Uns milhares de anos depois de Judas ter dado a Cristo o Beijo da Morte, José Sócrates infligiu a António Costa a Agressão da Vida. É parecido mas funciona ao contrário: em vez de ser um beijo que mata, é pancada que vivifica. Não é traição disfarçada de amor, é colaboração disfarçada de ódio. Dir-se-ia que Sócrates pediu emprestado a Judas o estratagema – e, como tudo o que Sócrates pede emprestado, é improvável que devolva. Fez algumas adaptações interessantes: em vez de um beijo, um texto no Expresso. Tendo em conta que se trata de um marco simultaneamente político e teológico, talvez valha a pena analisá-lo com cuidado.

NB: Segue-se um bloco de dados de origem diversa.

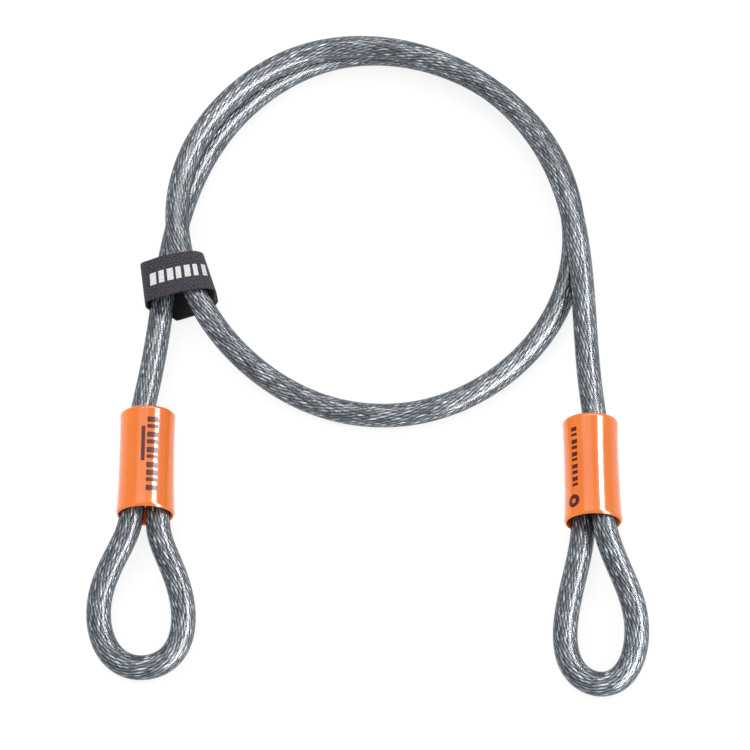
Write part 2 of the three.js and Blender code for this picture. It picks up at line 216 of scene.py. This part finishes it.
def rope(name, line, s0, s1, phase, step=2.0, caps=(True, True)):
    sides = STRANDS * 8
    n = max(2, int(round((s1 - s0) / step)))
    s = np.linspace(s0, s1, n + 1)
    p, nn, bb, tt = line.at(s)
    th = np.linspace(0, 2 * np.pi, sides, endpoint=False)
    T, S = np.meshgrid(th, s)
    x = 2 * ((STRANDS * (T / (2 * np.pi) - S / LAY) + phase) % 1.0) - 1
    slow = 0.05 * np.sin(S / 23.0 + T)
    r = ROPE_R - 0.42 * (1 - np.sqrt(np.clip(1 - 0.97 * x * x, 0, 1))) + slow * 0.5
    V = p[:, None] + r[..., None] * (nn[:, None] * np.cos(th)[None, :, None] + bb[:, None] * np.sin(th)[None, :, None])
    verts = list(V.reshape(-1, 3))
    faces = grid_faces(n + 1, sides)
    k = np.arange(sides)
    uv = np.zeros((n, sides, 4, 2))
    for j in range(n):
        uv[j, :, 0] = np.stack([k / sides, np.full(sides, s[j])], 1)
        uv[j, :, 1] = np.stack([(k + 1) / sides, np.full(sides, s[j])], 1)
        uv[j, :, 2] = np.stack([(k + 1) / sides, np.full(sides, s[j + 1])], 1)
        uv[j, :, 3] = np.stack([k / sides, np.full(sides, s[j + 1])], 1)
    uv[..., 0] += phase / STRANDS
    uv = list(uv.reshape(-1, 2))
    for end, do in ((0, caps[0]), (n, caps[1])):
        if do:
            c = len(verts)
            verts.append(p[end])
            for q in range(sides):
                a, b = end * sides + q, end * sides + (q + 1) % sides
                faces.append((c, b, a) if end == 0 else (c, a, b))
                uv += [np.array([q / sides, s[end]])] * 3
    return mesh_object(name, np.array(verts), faces, uv=np.array(uv))


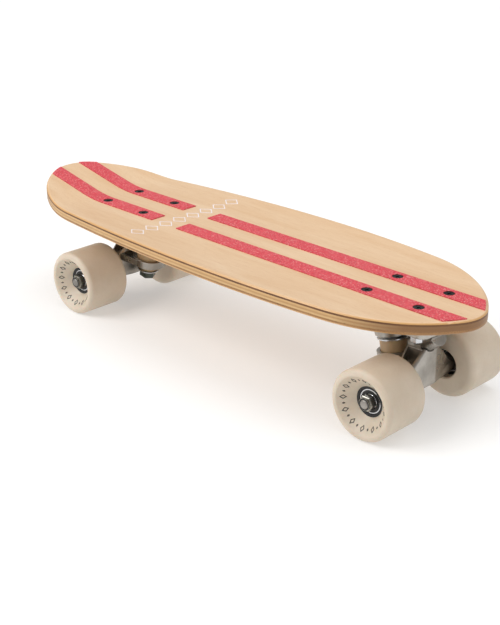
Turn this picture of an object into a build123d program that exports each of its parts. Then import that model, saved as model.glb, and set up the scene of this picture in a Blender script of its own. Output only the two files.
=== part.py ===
"""Small cruiser skateboard: seven-ply maple deck with a kick tail, two cast trucks, four wheels.

Millimetres.  +X runs towards the nose, +Z up, Y across.  The origin is on the ground under
the middle of the deck's length, so the wheels stand on z = 0.
"""
from build123d import *

import math
import os

os.makedirs("parts", exist_ok=True)

# ---------------------------------------------------------------- driving dimensions
# deck
deck_length = 530.0
deck_half_width = 87.0          # at the widest point
widest_x = 40.0
nose_tip_radius = 34.0          # plan outline: radii at the tips, and the degrees that the
nose_side_angle = 6.6           # long side arc and the shoulder arc turn through
nose_shoulder_angle = 53.0
tail_tip_radius = 48.0
tail_side_angle = 8.0
tail_shoulder_angle = 50.0
ply_count = 7
ply_thickness = 1.6
deck_bottom_z = 91.2            # underside of the flat middle
flat_half_width = 32.0          # the middle is flat, the sides curl up beyond this
side_curl_radius = 457.0
kick_angle = 11.6               # degrees
kick_corner_x = -188.0          # where the flat and the kick would meet without a bend
kick_bend_radius = 148.0
edge_rounding = 2.2

# grip strips
strip_thickness = 0.8
strip_width = 17.5
strip_edge_inset = 2.4
front_strip_start_x = -62.0
tail_strip_start_x = -97.0

# deck bolts, a standard hole pattern
bolt_spacing_x = 53.98
bolt_spacing_y = 41.28
bolt_radius = 2.4
bolt_hole_radius = 2.6
bolt_head_radius = 4.85
countersink_radius = 4.6         # in the deck's face
strip_hole_radius = 5.0
recess_length = 5.0
recess_width = 1.2
recess_depth = 1.6
bolt_length = 31.75
bolt_head_rise = 0.4            # the head's top above the deck, below the strip's top
nut_across_flats = 9.53
nut_height = 6.0

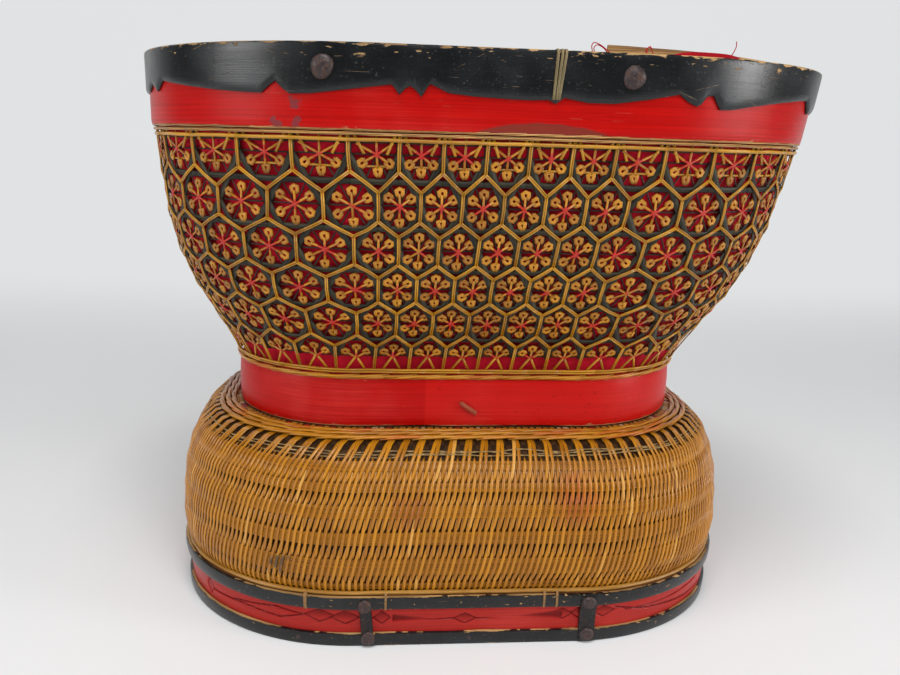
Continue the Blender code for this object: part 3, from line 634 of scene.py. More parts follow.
def off_wall(section, climbs, lift):
    """Radii and heights of places on a section, lifted square off the wall."""
    along = climbs_of(section)
    rise = unit(np.gradient(section, axis=0))
    radii, heights = (np.interp(climbs, along, section[:, part]) for part in (0, 1))
    return (
        radii + lift * np.interp(climbs, along, rise[:, 1]),
        heights - lift * np.interp(climbs, along, rise[:, 0]),
    )


def fanned_ways(places, radius, height):
    """The ways of stakes that keep their share of each level's own outline."""
    share, radius = np.broadcast_arrays(places / fan_length, radius)
    left = np.abs(share) * (4 * (core_half_length + core_half_depth) + 2 * math.pi * radius)
    quarter = math.pi / 2 * radius
    shrink = waist_radius / radius
    way = np.minimum(left, core_half_length)
    way = way + np.clip(left - core_half_length, 0, quarter) * shrink
    left = left - core_half_length - quarter
    way = way + np.clip(left, 0, 2 * core_half_depth)
    left = left - 2 * core_half_depth
    way = way + np.clip(left, 0, quarter) * shrink + np.clip(left - quarter, 0, None)
    return np.sign(share) * way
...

Sócrates começa por recordar que a maioria absoluta de que Costa agora desdenha “foi a única que o PS obteve em democracia”. Mesmo sem ser em democracia, foi a única que o PS obteve. Durante o Estado Novo, e até antes disso, o PS não obteve qualquer maioria absoluta. Às vezes, Sócrates gosta de ser mesmo muito preciso. Por exemplo, quando fala da direita política. Não sei exactamente que outras direitas há, mas Sócrates embirra especialmente com a direita política. Sobre a direita dos lacticínios, por exemplo, nunca disse uma palavra. Do mesmo modo, quando Sócrates diz que não esperava que a direcção do PS o “atacasse de forma tão injusta”, volta a ser redundante: não me lembro de Sócrates ter sido atacado de forma justa. Nunca, se a memória não me falha, Sócrates disse: “Ora cá está um ataque justíssimo que me estão a fazer. Parabéns aos seus autores, que tocaram num ponto em que eu, de facto, estive muito mal.” Aos ataques da direita – que são, na verdade, os ataques injustos da direita política – juntam-se agora os ataques (também injustos, claro) da esquerda (também política, calculo). O problema torna-se mais complexo porque Sócrates acusa Costa de fazer o mesmo que a direita (maldizer a maioria absoluta do PS) enquanto faz o mesmo que a direita (recordar a Costa que fez parte do governo de Sócrates). É neste ponto que o texto de ataque ao Costa se transforma num texto de apoio ao Costa – o que só está ao alcance dos grandes autores. Nas vésperas das legislativas percebemos finalmente quem tem afinidades políticas com José Sócrates. Quem tem exactamente o mesmo discurso que José Sócrates. É a direita – e a direita política, o que é ainda mais extraordinário.
O PS precisa apenas de um cartaz, nestas eleições. Uma fotografia de Costa com a legenda: “Sócrates odeia-me, tal como a direita. Agora pensem.”